Ultimately, the decision to de-peg – if it comes – “is not the stuff of which crises are made,” notes Authers. When Kuwait “de-pegged” from the dollar, it “re-pegged” to a basket of currencies, and since then its appreciation against the dollar has been steady. This is what various Gulf finance ministers have hinted they want to adopt, he adds.

Of the GCC currencies, only the Saudi riyal is in the Fed’s trade-weighted currency index, at a weighting of only 0.8 per cent. If the GCC de-pegs, it would be bad for the dollar, but not a disaster.

From the point of view of foreign equity investors, the Gulf countries seem to be in a sweet spot, says Authers.
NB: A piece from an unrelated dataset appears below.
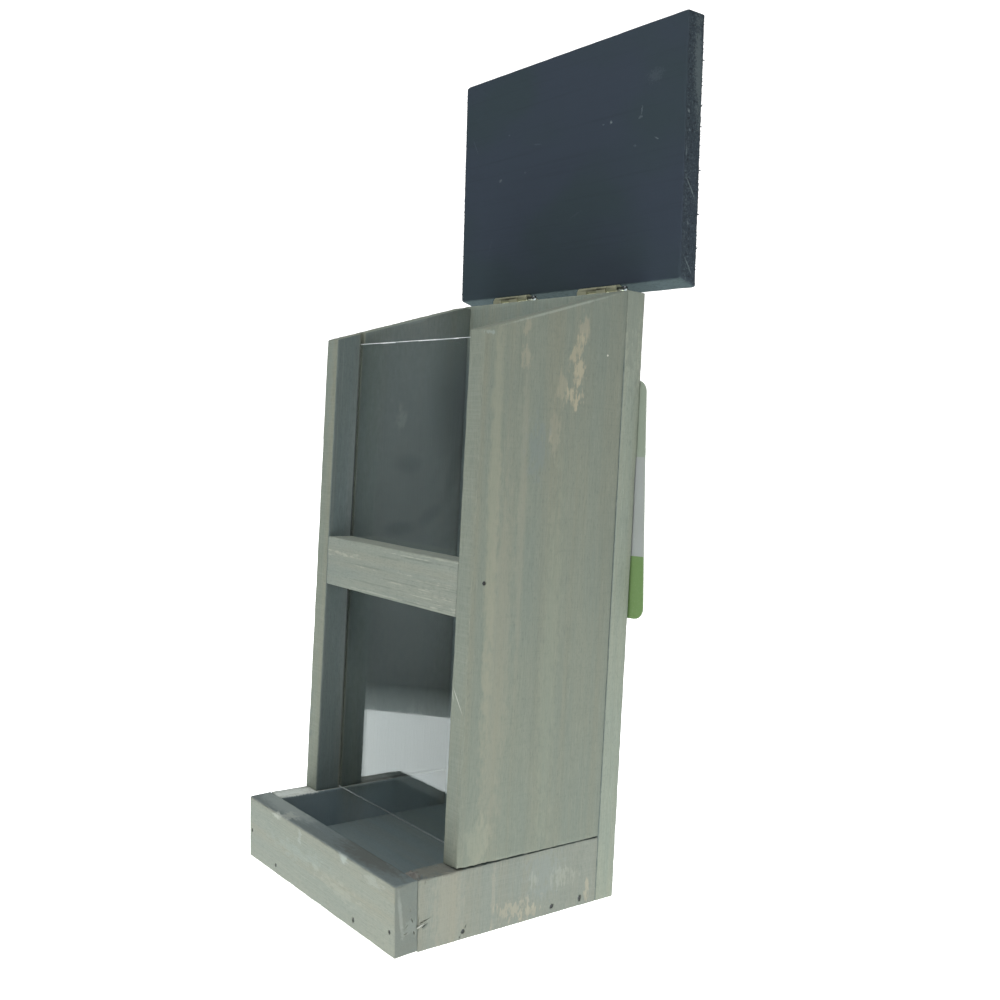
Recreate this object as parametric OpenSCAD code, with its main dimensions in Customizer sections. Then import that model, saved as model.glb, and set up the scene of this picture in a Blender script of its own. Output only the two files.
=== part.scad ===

Currency risk is on the upside. They benefit from the growing fad for “frontier” markets, which are growing but not yet included in emerging markets indices. They benefit from the rising price of oil. On top of that, they appear to offer a buying opportunity. The region’s stock markets dropped more than 50 per cent early last year, and remain more than 30 per cent below their highs.

The fate of other pegs, however, could have broader repercussions. The money entering Hong Kong in recent months is at least partly betting on an upward move for the Hong Kong dollar. And China, on a very much greater scale, faces some of the same issues as the Gulf countries.

Across the world right now, currency pegs are under pressure, Authers notes, adding. “But while that may sound like the wave of crises that hit emerging markets in the 1990s, there is a critical difference: back then the pegged currencies wanted to fall, now they are straining to appreciate.”